When you are selling any kind of real estate, all you want to know is "when will I get my money and what are the odds that I'll get it?" If you've signed a contract with a qualified buyer for your home, you can be fairly certain that you'll walk away from closing with the money in your pocket. When it comes to selling (or reselling) land for development, the chances of your getting your money at all or getting it by a specified point in time are much less certain.

Once you put your land on the market, all sorts of people start to surface and express interest in your property. Naturally, you assume they're buyers. That's where you've made your first mistake because a fair number of these people have absolutely no intention of handing you money for your property. How can you tell if a land buyer is real or not? Here are some tip-offs.

Scenario A -- You sign an offer from a developer who's willing to pay your asking price and you take your property off the market. Buried among the other contingencies in the contract is a right to assign the contract and a provision giving the buyer 6 months to do due diligence. You don't think anything about that because you are thrilled to get your price, so you sit back and wait.

About 2-3 weeks before the end of the due diligence period, the buyer requests an extension for another 6 months, saying that he's delayed getting site information and sketch plans from his engineer. You sign an extension (hey, still getting your price). Shortly before the first anniversary of signing the sale contract, the buyer gives notice that he's terminating the deal. You're thinking about all of those other buyers who didn't have the opportunity to give you offers because you took your property off the market. It's been a whole year and now you don't even have a buyer. Well guess what? You never had a buyer.

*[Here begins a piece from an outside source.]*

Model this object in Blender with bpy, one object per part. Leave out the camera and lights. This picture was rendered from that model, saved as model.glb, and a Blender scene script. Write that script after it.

What you had was a speculator. Speculators try to find properties they think they can quickly flip (assign) to somebody else for a chunk of change. So they induce sellers to sign purchase contracts and take their properties off the market by offering to pay whatever the seller is asking. Speculators don't spend any time, effort or money doing due diligence. They spend their effort on shopping the property around to see if they can find someone willing to "buy" the contract by paying them an assignment fee on top of the purchase price the flip buyer would pay the land owner. If they can't find a buyer, they get their down money back and walk away from the deal, just as they did with you.

Legitimate land buyers do need to be able to assign the purchase contract to an entity (e.g., partnership, corporation, LLC) they form to take title to the property and develop it. But you never want to give a buyer an unconditional right to assign. Have your attorney change the provision so that the buyer can assign only to an entity in which they have a majority ownership interest. And buyers don't need 6 months to do due diligence (and certainly not 12 months) unless there are extraordinary circumstances.

Scenario B -- You sign an offer from someone who's willing to pay your asking price and you take your property off the market. Buried among the development contingencies in the contract is a provision that allows the buyer to put signage on the property (ostensibly to market the future new homes) without having to close with you first. This ploy is less subtle than the above but could produce equally bad results for you.
Time keeps dragging on and you keep wondering if settlement will ever occur. And the buyer keeps telling you that he can't close with you yet because he still hasn't satisfied all of the contingencies in the purchase contract (subdivision approval, utility permits or whatever). This buyer may be using the signage to attract a flip buyer. Alternatively, he doesn't want to close with you until/unless he's able to get pre-sales (deposits or sale contracts) of the lots. Either way, you could lose. You might have to wait a long time if there are many lots or the buyer is asking too high a price. If a flip buyer doesn't materialize, your deal could die.
You want to keep buyers motivated to get to closing, not delay it. If you allow the buyer's signage on your property without them going to closing, you are only encouraging them to put off the settlement as long as possible. You could even be giving buyers an excuse to terminate the deal when all they really want to do is flip the property.